From one day to the next, over the space of a few years, the city was rapidly and relentlessly changing its face, and right in front of [Goldman’s] eyes it was engulfing the sand lots and the virgin fields, the vineyards and citrus groves and little woods and Arab villages, and afterward the changes began invading the streets of the older parts of the town, which were dotted here and there with simple one-storied houses surrounded by gardens with a few shrubs and flower beds, and sometimes vegetables and strawberries, and also cypress trees and lemon and orange and mandarin trees, or buildings which attempted to imitate the architectural beauties and splendors of Europe, in the style of Paris or Vienna or Berlin, or even of castles and palaces, but all these buildings no longer had any future because they were old and ill adapted to modern tastes and lifestyles, and especially because the skyrocketing prices of land and apartments had turned their existence into a terrible waste and enabled their owners to come into fortunes by selling them, and Goldman, who was attached to these streets and houses because they, together with the sand dunes and virgin fields, were the landscape in which he had been born and grown up, knew that this process of destruction was inevitable, and perhaps even necessary, as inevitable as the change in the population of the town, which in the course of a few years had been filled with tens of thousands of new people, who in Goldman’s eyes were invading outsiders who had turned him into a stranger in his own city….

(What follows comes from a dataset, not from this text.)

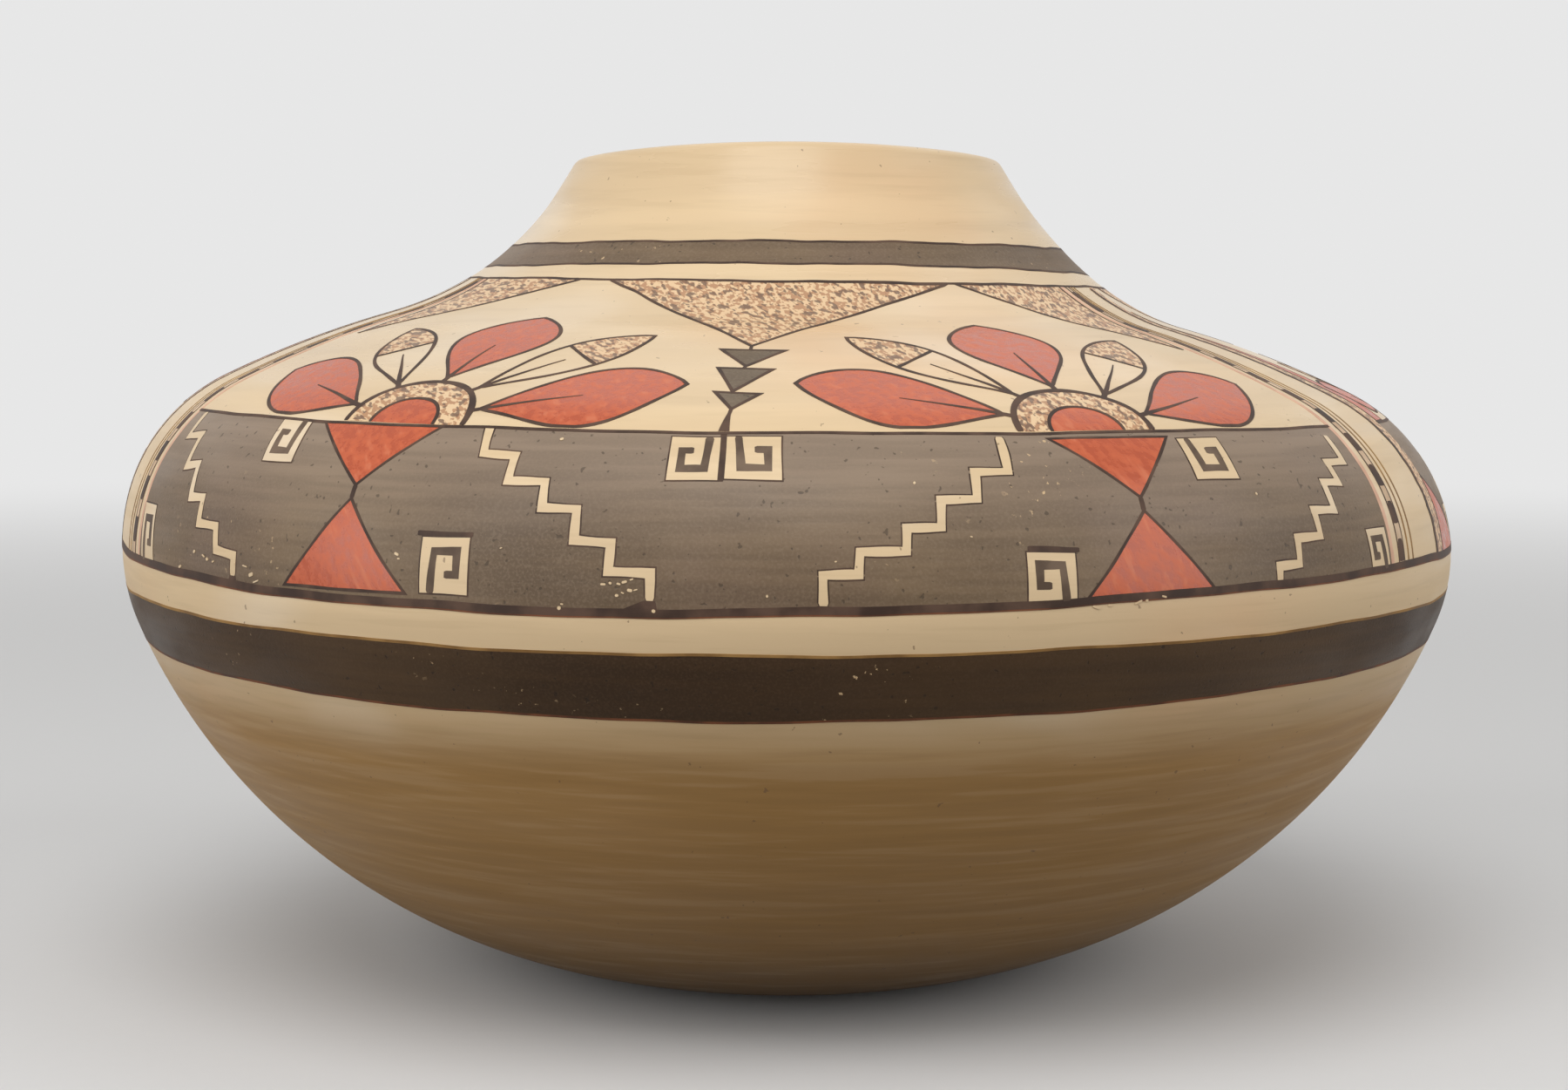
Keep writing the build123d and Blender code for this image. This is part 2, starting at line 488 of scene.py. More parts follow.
# Each finish has its material's name, its slot and its look. The inside has no slot of its own.
paints = {
    "clay": ("polishedClay", "polished_clay", clayLook),
    "inside": ("scrapedClay", None, insideLook),
    "red": ("redPaint", "red_paint", redLook),
    "speckle": ("specklePaint", "speckle_paint", speckleLook),
    # brown is the belly band's paint made lighter as painted sheen, and its last colour is the painted sheen
    # on the register's top; darkBrown is that paint's own colour
    "brown": ("brownPaintLitCopy", "brown_paint", brownLook(
        0.3, (0.124, 0.080, 0.044), (0.206, 0.142, 0.084), (0.178, 0.120, 0.088), (0.28, 0.205, 0.14),
        (0.33, 0.25, 0.185))),
    "darkBrown": ("darkBrownPaint", "brown_paint", brownLook(
        0.2, (0.038, 0.019, 0.007), (0.078, 0.043, 0.018), (0.048, 0.026, 0.013), (0.095, 0.055, 0.03))),
    "olive": ("olivePaint", "brown_paint", brownLook(
        0.3, (0.115, 0.080, 0.048), (0.17, 0.122, 0.075), (0.14, 0.10, 0.068), (0.25, 0.19, 0.12))),
    "dark": ("darkLinePaint", "line_paint", lineLook((0.105, 0.062, 0.043), (0.040, 0.022, 0.015))),
    "umber": ("umberHookPaint", "line_paint", lineLook((0.175, 0.122, 0.084), (0.082, 0.052, 0.034))),
    "rust": ("rustLinePaint", "line_paint", lineLook((0.20, 0.075, 0.035), (0.07, 0.028, 0.015))),
    "ochre": ("ochreLinePaint", "line_paint", lineLook((0.36, 0.205, 0.070), (0.20, 0.105, 0.034))),
    "pink": ("pinkLinePaint", "line_paint", lineLook((0.74, 0.48, 0.34), (0.60, 0.35, 0.24))),
    "dashGround": ("dashGroundPaint", "line_paint", lineLook((0.66, 0.50, 0.35), (0.52, 0.36, 0.23))),
}
finishes = {key: makeMaterial(name, look) for key, (name, slot, look) in paints.items()}
print("materials made:", len(finishes))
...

The culminating effect, for this reader at least, is overwhelming Dispassionate in grief, this narrative voice seldom drops to judgment, though once or twice there is a sentence that can be taken as a judgment of sorts. At the funeral of Goldman’s father, a mourner says, “In spite of everything he deserved to be loved.” (“Why do you hate the South?…I dont. I dont. I dont hate it. I dont hate it.”)

Kafka once said, “We must have those books that come upon us like ill-fortune, and distress us deeply, like the death of one we love better than ourselves, like suicide. A book must be an ice-ax to break the sea frozen within us.” Before he died Yaakov Shabtai wrote such a book.